GIVEN EXERCISE =>
Reproduce, exactly and in full, only the lines below from the one containing "0), z_dir=(1, 0, 0))" through the one containing "obj.parent = None".

EXTRACTED INFORMATION =>
########################################

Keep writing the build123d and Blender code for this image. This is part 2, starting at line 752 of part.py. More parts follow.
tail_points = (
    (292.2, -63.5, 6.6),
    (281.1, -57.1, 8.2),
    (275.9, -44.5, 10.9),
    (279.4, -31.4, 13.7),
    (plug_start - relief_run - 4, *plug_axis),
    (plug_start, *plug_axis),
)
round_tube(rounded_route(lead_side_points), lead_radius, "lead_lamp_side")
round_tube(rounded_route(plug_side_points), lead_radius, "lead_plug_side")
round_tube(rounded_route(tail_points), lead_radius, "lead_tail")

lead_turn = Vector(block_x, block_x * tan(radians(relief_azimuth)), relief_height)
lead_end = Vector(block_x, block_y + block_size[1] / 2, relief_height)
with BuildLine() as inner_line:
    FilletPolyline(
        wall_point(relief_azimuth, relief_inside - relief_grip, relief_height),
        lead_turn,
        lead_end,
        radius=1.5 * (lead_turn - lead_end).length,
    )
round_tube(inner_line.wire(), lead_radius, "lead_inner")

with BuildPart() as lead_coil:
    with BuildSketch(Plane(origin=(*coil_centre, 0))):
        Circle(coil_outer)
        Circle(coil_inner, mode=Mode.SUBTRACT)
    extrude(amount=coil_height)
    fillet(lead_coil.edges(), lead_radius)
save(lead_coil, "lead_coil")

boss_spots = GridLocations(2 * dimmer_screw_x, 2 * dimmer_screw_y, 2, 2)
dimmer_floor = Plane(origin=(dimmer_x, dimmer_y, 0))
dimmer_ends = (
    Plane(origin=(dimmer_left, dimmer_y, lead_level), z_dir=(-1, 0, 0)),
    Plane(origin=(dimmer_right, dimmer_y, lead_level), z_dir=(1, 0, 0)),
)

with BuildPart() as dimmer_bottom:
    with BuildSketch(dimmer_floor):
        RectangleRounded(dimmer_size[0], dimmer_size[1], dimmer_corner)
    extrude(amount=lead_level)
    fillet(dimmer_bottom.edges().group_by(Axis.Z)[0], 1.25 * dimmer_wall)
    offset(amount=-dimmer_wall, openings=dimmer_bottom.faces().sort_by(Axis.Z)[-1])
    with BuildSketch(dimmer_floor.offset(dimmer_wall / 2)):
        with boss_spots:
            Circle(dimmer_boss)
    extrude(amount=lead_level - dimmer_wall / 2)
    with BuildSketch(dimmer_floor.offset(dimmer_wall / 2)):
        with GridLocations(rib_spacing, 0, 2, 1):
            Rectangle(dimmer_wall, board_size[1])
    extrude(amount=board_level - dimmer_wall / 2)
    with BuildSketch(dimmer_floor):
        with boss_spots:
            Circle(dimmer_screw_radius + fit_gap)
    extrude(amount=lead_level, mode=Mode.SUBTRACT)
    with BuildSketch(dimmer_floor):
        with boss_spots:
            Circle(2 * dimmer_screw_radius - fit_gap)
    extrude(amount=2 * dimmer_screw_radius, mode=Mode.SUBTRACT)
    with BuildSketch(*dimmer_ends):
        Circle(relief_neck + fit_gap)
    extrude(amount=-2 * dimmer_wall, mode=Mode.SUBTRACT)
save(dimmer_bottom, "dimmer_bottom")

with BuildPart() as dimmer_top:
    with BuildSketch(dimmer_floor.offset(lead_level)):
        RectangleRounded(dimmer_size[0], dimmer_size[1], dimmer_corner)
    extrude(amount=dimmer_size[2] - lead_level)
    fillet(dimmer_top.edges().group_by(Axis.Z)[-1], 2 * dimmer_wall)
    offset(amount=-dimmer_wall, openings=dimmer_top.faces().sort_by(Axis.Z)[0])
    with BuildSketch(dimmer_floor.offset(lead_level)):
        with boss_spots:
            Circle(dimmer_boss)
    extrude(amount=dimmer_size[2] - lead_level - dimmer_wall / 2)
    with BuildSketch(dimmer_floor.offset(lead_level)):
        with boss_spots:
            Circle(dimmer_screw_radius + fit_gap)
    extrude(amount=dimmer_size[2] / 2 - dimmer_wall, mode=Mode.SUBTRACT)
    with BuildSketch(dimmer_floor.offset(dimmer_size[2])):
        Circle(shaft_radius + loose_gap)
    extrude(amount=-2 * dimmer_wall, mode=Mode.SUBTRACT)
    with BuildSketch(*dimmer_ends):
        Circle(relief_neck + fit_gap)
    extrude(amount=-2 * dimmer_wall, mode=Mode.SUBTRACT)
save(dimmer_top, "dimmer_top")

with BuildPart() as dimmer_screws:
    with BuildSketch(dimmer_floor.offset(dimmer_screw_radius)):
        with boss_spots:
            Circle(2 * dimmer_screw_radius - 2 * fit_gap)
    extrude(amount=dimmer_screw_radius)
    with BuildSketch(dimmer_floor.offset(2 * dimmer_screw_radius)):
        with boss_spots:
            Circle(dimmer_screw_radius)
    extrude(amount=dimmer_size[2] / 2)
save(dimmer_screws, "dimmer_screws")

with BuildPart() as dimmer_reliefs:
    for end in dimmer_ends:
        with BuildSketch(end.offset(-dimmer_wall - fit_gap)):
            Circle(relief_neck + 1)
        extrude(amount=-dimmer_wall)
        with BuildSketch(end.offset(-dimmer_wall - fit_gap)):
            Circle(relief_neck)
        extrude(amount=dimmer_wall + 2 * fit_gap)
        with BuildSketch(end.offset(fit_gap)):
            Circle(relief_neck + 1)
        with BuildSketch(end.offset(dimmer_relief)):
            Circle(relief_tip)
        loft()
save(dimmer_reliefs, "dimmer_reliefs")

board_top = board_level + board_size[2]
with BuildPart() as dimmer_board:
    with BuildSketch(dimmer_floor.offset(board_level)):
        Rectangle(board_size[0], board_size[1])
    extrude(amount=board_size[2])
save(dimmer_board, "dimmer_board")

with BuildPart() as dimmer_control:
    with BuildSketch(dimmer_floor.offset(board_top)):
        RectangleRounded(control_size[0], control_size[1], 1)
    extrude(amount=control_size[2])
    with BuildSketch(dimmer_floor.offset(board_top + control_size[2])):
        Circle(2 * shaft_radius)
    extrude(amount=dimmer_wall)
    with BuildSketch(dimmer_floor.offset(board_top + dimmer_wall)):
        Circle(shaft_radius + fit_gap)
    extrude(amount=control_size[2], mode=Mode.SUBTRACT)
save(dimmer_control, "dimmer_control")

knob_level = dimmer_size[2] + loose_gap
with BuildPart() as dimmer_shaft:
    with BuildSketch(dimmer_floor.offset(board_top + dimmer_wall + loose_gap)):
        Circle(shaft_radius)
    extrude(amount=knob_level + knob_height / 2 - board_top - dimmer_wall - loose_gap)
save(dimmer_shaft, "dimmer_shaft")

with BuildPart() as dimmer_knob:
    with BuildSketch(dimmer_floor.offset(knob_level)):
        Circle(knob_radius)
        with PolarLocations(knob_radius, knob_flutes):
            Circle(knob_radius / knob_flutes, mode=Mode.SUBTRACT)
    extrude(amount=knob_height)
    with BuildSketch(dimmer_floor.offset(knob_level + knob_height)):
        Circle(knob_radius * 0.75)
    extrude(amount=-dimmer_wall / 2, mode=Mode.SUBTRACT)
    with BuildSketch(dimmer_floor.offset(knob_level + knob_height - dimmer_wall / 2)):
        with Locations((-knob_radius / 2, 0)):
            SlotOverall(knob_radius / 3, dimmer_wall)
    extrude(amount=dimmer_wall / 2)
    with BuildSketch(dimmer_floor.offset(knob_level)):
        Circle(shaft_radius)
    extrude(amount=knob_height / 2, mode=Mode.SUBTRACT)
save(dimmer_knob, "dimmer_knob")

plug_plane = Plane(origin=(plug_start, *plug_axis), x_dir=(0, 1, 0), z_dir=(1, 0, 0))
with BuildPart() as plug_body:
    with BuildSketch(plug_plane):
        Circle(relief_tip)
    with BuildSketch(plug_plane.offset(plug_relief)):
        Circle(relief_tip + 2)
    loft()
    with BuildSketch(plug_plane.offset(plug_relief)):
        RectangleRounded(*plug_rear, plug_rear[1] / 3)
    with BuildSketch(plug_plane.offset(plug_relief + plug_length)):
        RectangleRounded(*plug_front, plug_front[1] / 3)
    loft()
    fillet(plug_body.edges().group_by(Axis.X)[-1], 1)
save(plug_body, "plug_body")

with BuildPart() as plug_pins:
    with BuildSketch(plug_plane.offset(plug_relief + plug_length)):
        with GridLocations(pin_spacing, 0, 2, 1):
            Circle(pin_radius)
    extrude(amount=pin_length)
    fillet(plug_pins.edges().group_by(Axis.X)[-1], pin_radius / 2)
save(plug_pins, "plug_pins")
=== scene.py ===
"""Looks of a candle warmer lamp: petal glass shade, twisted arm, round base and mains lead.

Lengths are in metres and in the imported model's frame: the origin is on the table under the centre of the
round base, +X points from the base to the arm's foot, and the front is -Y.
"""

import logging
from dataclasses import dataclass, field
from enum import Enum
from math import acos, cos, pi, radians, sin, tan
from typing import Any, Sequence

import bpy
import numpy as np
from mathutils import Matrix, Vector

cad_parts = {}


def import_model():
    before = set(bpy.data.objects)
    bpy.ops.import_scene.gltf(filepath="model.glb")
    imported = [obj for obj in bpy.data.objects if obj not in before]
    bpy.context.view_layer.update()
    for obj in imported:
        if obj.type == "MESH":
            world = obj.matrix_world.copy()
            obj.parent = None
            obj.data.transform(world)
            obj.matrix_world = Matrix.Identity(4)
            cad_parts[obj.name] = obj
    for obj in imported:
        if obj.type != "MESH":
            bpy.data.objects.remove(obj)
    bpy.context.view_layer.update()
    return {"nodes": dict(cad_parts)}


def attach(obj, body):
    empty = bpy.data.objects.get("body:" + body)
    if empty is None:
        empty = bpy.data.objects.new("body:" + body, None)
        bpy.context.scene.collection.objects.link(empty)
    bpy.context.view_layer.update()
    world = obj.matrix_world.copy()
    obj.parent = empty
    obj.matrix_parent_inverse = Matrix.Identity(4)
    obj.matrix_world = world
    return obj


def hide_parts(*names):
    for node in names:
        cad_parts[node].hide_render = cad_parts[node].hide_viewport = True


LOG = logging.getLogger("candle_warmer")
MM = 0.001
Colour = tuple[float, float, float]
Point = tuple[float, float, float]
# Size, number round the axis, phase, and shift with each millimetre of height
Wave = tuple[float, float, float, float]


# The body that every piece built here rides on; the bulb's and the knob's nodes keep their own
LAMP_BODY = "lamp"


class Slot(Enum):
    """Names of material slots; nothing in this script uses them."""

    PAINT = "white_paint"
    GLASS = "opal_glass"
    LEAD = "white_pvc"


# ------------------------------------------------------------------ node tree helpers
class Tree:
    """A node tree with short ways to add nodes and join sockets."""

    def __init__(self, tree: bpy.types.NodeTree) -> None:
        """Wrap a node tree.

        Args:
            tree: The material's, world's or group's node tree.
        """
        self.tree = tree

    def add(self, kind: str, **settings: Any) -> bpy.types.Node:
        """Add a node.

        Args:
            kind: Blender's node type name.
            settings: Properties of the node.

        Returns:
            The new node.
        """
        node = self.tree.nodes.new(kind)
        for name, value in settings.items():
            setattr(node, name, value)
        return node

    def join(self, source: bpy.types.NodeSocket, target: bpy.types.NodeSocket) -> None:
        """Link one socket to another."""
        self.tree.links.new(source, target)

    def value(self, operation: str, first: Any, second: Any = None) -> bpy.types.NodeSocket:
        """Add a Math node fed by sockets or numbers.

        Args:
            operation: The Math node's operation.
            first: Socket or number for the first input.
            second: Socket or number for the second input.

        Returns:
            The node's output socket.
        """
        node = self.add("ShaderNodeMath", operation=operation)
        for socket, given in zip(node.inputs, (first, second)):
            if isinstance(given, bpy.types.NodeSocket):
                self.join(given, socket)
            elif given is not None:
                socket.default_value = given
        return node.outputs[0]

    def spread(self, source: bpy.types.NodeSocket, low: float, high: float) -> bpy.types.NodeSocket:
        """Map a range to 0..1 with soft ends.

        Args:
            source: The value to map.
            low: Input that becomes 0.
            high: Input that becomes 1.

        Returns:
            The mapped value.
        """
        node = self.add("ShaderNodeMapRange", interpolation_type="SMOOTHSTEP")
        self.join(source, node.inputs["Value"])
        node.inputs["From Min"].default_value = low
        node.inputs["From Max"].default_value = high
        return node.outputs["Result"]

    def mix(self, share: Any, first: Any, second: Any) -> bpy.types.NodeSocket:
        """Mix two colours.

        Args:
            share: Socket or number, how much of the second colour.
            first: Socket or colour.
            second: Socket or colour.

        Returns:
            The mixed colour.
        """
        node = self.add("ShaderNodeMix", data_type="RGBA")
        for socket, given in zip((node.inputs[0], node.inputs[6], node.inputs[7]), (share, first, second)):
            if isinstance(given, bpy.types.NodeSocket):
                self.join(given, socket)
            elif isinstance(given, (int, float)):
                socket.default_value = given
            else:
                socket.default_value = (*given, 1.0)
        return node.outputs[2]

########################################

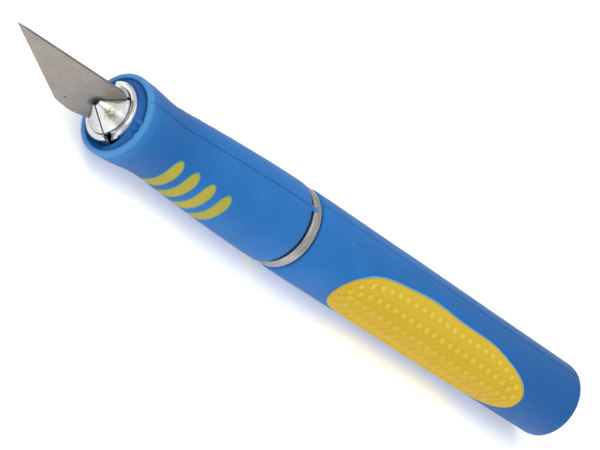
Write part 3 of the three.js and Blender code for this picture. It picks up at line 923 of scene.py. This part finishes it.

########################################

EXPECTED OUTPUT =>
plug_plane = Plane(origin=(plug_start, *plug_axis), x_dir=(0, 1, 0), z_dir=(1, 0, 0))
with BuildPart() as plug_body:
    with BuildSketch(plug_plane):
        Circle(relief_tip)
    with BuildSketch(plug_plane.offset(plug_relief)):
        Circle(relief_tip + 2)
    loft()
    with BuildSketch(plug_plane.offset(plug_relief)):
        RectangleRounded(*plug_rear, plug_rear[1] / 3)
    with BuildSketch(plug_plane.offset(plug_relief + plug_length)):
        RectangleRounded(*plug_front, plug_front[1] / 3)
    loft()
    fillet(plug_body.edges().group_by(Axis.X)[-1], 1)
save(plug_body, "plug_body")

with BuildPart() as plug_pins:
    with BuildSketch(plug_plane.offset(plug_relief + plug_length)):
        with GridLocations(pin_spacing, 0, 2, 1):
            Circle(pin_radius)
    extrude(amount=pin_length)
    fillet(plug_pins.edges().group_by(Axis.X)[-1], pin_radius / 2)
save(plug_pins, "plug_pins")
=== scene.py ===
"""Looks of a candle warmer lamp: petal glass shade, twisted arm, round base and mains lead.

Lengths are in metres and in the imported model's frame: the origin is on the table under the centre of the
round base, +X points from the base to the arm's foot, and the front is -Y.
"""

import logging
from dataclasses import dataclass, field
from enum import Enum
from math import acos, cos, pi, radians, sin, tan
from typing import Any, Sequence

import bpy
import numpy as np
from mathutils import Matrix, Vector

cad_parts = {}


def import_model():
    before = set(bpy.data.objects)
    bpy.ops.import_scene.gltf(filepath="model.glb")
    imported = [obj for obj in bpy.data.objects if obj not in before]
    bpy.context.view_layer.update()
    for obj in imported:
        if obj.type == "MESH":
            world = obj.matrix_world.copy()
            obj.parent = None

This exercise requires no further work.